It’s rare to meet a traveller who has never been stopped and questioned by a customs official. Although customs screenings may be the cause of one or two hold-ups in our past, they are critical to our country’s security. Customs officers work to protect Canadians by ensuring visitors abide by the laws of the country, and do not attempt to bring restricted items into Canada. No risky item, no matter how small, escapes the scrutiny of a customs professional. Foods such as meat are constantly monitored and often barred from import into Canada because of the potential diseases it carries. Pests are also a big concern. High-risk plants – even a Christmas tree – will be confiscated at Canadian customs if they come from regions associated with high-risk insects.
Customs must also function as a preventative barrier against crimes like the illegal smuggling of drugs and alcohol, and firearms trafficking. Law enforcement colleges train customs officers how to make the correct judgements and take effective precautions when screening visitors entering our country. To get an idea of the scope and importance of this career, take a look at some of the daily duties of a customs officer in Canada.
Performing a Detailed Luggage Search
One of the basic duties of a customs officer is to search the luggage of travellers entering the country. Travellers may be coming in via airports, land borders or sea ports. A main reason for checking luggage is to ensure that no products banned in the country are allowed to breach our borders. An additional reason is to ensure that people are paying the appropriate taxes for items that exceed personal allowance guidelines. Many travellers are stopped and fined because they have neglected to declare certain possessions, including cash, on the forms provided for that very purpose. A graduate of dental school or practicing doctor is probably aware of pharmaceutical restrictions at customs – and it is common for travellers to have their medications confiscated for not carrying them in their original containers (or declaring them in full). An early childhood assistant should also be wary of certain items like baby walkers which are actually banned in Canada, although for the most part legal in the rest of the world.
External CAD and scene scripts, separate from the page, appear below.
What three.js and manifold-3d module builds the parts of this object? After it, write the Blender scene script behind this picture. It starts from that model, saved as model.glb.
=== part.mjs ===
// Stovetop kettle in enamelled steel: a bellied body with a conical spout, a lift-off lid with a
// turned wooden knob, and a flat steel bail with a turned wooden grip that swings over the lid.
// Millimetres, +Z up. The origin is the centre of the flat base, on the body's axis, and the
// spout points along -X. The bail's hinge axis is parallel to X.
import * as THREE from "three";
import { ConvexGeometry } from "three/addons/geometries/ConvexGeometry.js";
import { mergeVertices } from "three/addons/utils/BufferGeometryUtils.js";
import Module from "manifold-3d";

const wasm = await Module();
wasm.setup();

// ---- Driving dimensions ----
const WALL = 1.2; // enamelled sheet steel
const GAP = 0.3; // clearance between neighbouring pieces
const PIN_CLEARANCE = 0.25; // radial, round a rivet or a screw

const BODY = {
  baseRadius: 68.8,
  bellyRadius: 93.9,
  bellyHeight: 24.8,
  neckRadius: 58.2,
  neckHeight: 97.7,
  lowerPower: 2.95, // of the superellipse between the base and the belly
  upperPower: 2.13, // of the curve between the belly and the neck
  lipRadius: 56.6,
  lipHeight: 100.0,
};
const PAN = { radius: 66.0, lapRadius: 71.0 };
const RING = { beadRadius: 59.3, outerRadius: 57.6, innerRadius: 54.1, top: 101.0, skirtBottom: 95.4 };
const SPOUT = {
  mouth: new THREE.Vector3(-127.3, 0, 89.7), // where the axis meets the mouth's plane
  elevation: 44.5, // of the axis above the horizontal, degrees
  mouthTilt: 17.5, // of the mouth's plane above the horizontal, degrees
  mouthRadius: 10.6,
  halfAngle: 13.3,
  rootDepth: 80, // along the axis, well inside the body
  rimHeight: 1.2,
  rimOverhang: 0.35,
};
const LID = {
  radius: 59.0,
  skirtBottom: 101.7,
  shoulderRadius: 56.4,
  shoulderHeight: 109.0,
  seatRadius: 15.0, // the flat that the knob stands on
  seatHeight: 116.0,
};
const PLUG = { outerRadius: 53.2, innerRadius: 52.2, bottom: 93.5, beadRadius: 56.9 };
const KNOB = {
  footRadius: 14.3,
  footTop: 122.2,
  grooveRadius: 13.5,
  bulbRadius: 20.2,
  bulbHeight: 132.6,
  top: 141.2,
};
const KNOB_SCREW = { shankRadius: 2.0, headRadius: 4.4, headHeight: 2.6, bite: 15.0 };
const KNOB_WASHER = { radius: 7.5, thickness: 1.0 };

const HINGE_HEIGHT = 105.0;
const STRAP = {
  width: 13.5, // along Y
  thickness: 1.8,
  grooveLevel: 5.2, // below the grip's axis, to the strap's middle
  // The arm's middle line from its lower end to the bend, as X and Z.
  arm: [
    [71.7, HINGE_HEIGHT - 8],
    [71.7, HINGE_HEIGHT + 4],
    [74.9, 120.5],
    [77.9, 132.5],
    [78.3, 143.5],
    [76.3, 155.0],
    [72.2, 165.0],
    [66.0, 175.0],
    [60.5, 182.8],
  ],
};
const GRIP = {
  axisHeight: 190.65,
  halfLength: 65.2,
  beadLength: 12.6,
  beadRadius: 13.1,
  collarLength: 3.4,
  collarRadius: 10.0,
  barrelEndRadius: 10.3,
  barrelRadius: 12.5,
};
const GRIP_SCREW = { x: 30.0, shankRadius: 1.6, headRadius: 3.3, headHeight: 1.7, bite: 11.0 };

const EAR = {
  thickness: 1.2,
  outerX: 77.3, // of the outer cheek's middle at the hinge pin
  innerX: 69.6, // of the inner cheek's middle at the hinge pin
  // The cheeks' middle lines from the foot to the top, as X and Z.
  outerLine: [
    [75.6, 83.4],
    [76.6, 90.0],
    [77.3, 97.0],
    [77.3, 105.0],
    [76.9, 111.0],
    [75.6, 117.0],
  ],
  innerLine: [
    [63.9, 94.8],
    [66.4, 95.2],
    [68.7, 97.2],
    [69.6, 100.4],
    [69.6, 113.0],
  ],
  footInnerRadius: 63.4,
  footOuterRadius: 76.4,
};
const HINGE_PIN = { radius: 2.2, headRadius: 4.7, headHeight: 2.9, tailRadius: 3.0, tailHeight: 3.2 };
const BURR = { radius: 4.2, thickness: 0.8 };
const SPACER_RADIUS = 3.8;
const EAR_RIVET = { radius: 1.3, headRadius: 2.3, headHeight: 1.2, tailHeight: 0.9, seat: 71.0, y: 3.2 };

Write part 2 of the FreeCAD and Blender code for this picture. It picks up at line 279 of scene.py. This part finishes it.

Customs officers may also search ships, aircraft or vehicles to examine goods being taken into the country, and to check for smuggling. Smuggling in this case can include not only goods, but illegal immigrants.
Not only must customs officers screen for banned or smuggled items, they also must check travellers’ documents and passports to ensure no inadmissible person is being granted entry into the country. A customs officer may question a traveller on their immigration clearance, or whether they have any currency or cheques in their possession. For travellers who have been detained at customs, it is the job of the customs officer to question them. This could include asking about any illegal items they have tried to bring into the country, previous arrests, or any false claims they have made on their documents.
Making Arrests and Charges
In some cases, travellers coming through customs may already be wanted on outstanding charges in the country they are trying to enter. It is the job of a customs officer to identify these suspects and turn them over to the police. While awaiting additional law enforcement back-up, the customs officer is responsible for the arrest and detainment of anyone deemed to be high-risk to Canada’s security, or proven guilty of a recognized offence.